Stated task
Report, word for word, every line of the material that contains "finishes".

Material
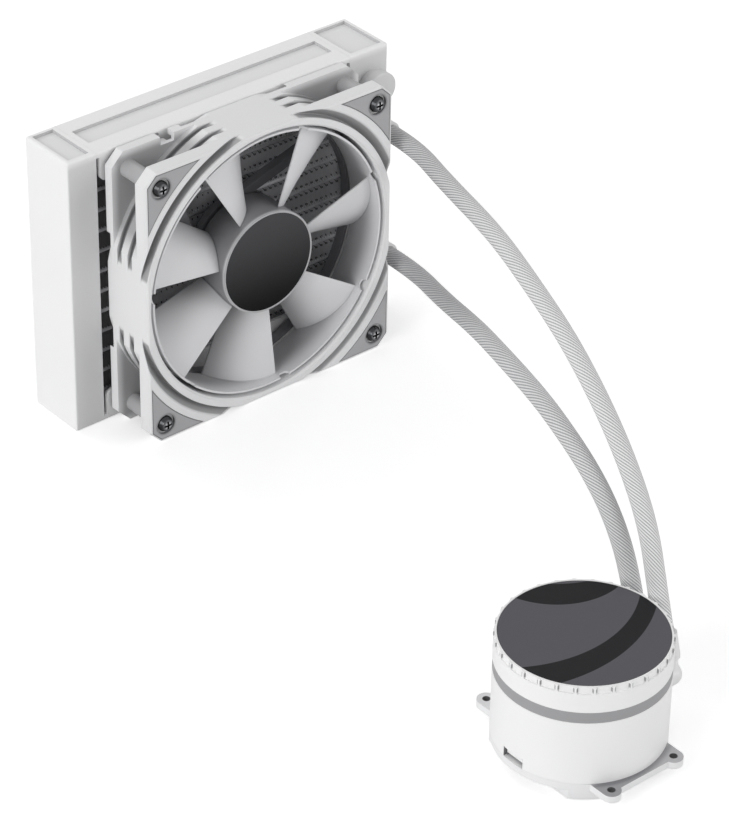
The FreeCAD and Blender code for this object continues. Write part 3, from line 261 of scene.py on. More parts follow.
def tubeAlong(name, route, radius, sides, stretches):
    # a closed tube with a UV map, in hose circumferences: u goes along the sleeve as it was before it was
    # drawn out, and v goes round
    mesh = bmesh.new()
    wrap = mesh.loops.layers.uv.new("sleeve")
    side = (route[1] - route[0]).cross(Vector((0, 0, 1))).normalized()
    rings, ways, way, gone = [], [], 0.0, 0.0
    whole = sum((far - near).length for near, far in zip(route, route[1:]))
    for index, centre in enumerate(route):
        following = (route[min(index + 1, len(route) - 1)] - route[max(index - 1, 0)]).normalized()
        side = (side - following * side.dot(following)).normalized()
        other = following.cross(side)
        if index:
            ahead = (centre - route[index - 1]).length
            gone += ahead
            way += ahead / stretchAt(gone / whole, stretches)
        ways.append(way / (2 * math.pi * radius))
        rings.append([mesh.verts.new(centre + radius * (side * math.cos(turn) + other * math.sin(turn)))
                      for turn in (2 * math.pi * step / sides for step in range(sides))])
    for index, (near, far) in enumerate(zip(rings, rings[1:])):
        for step in range(sides):
            following = (step + 1) % sides
            face = mesh.faces.new((near[step], near[following], far[following], far[step]))
            face.smooth = True
            spots = ((index, step), (index, step + 1), (index + 1, step + 1), (index + 1, step))
            for loop, (along, turn) in zip(face.loops, spots):
                loop[wrap].uv = (ways[along], turn / sides)
    mesh.faces.new(list(reversed(rings[0])))
    mesh.faces.new(rings[-1])
    bmesh.ops.recalc_face_normals(mesh, faces=mesh.faces)
    data = bpy.data.meshes.new(name)
    mesh.to_mesh(data)
    mesh.free()
    tube = bpy.data.objects.new(name, data)
    bpy.context.scene.collection.objects.link(tube)
    return tube


def sleeveFinish(name, plan):
    # round threads wound one way, with finer threads crossing under them; painted shade in the grooves
    # between the threads, more painted shade towards the radiator, and more again on the lower hose
    shader = Shader(name + "Weave")
    wrap = shader.node("ShaderNodeUVMap", {"uv_map": "sleeve"})
    along, turn, _ = shader.split(wrap)
    sway = (shader.noise(shader.place(), 90.0, 1.0) - 0.5) * plan["sway"]
    lay = along * plan["lead"]
    main = (((lay + turn) * plan["strands"] + sway).math("FRACT") - 0.5).math("ABSOLUTE")
    cross = (((lay - turn) * plan["strands"]).math("FRACT") - 0.5).math("ABSOLUTE")
    crown = 1 - main * main * 4
    weft = 1 - cross * cross * 4
    fuzz = shader.noise(shader.place(), 2600.0, 2.0)
    height = crown * 0.8 + weft * 0.2 + fuzz * 0.12
    # painted shade in the grooves between the threads
    paintedGrooveShade = main.soft(0.16, 0.44)
    _, north, _ = shader.split(shader.place())
    shade = paintedGrooveShade * (0.62 + weft * 0.25) + fuzz * 0.08
    # painted shade: darker towards the radiator, and darker on the lower hose
    shade = shade + north.soft(*plan["shaded"]) * 0.3 + plan[name]["paintedShade"]
    colour = shader.blend(shade.math("MINIMUM", 1.0), rgb("f6f6f6"), rgb("a2a2a5"))
    return shader.set(Base_Color=colour, Roughness=0.62, Normal=shader.bump(height, 0.0002)).material


def addHoses(plan):
    for name in ("upper", "lower"):
        route = smoothRoute(name, plan[name]["points"])
        hose = tubeAlong(name + "Sleeve", route, plan["radius"], plan["sides"], plan[name]["stretch"])
        paint(hose, sleeveFinish(name, plan))
        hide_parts(name + "_hose")
        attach(hose, "cooler")


addHoses(hosePlan)
print("hoses are made")


# finishes of the pieces that keep their own solids

def coatFinish(name, colour, depth, grain=0.00003, roughness=0.45, edge=0.35 * mm):
    # powder coat: an even colour with a fine orange-peel surface and softened edges;
    # depth(shader, tone) returns the tone with painted shade laid over it
    shader = Shader(name)
    spot = shader.place()
    fine = shader.noise(spot, 1500.0, 3.0)
    broad = shader.noise(spot, 25.0, 2.0)
    tone = depth(shader, shader.blend(broad * 0.10, rgb(colour), rgb("cfcfcf")))
    return shader.set(Base_Color=tone, Roughness=roughness + (fine - 0.5) * 0.12,
                      Normal=shader.bump(fine, grain, normal=shader.rounded(edge))).material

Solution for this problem
# finishes of the pieces that keep their own solids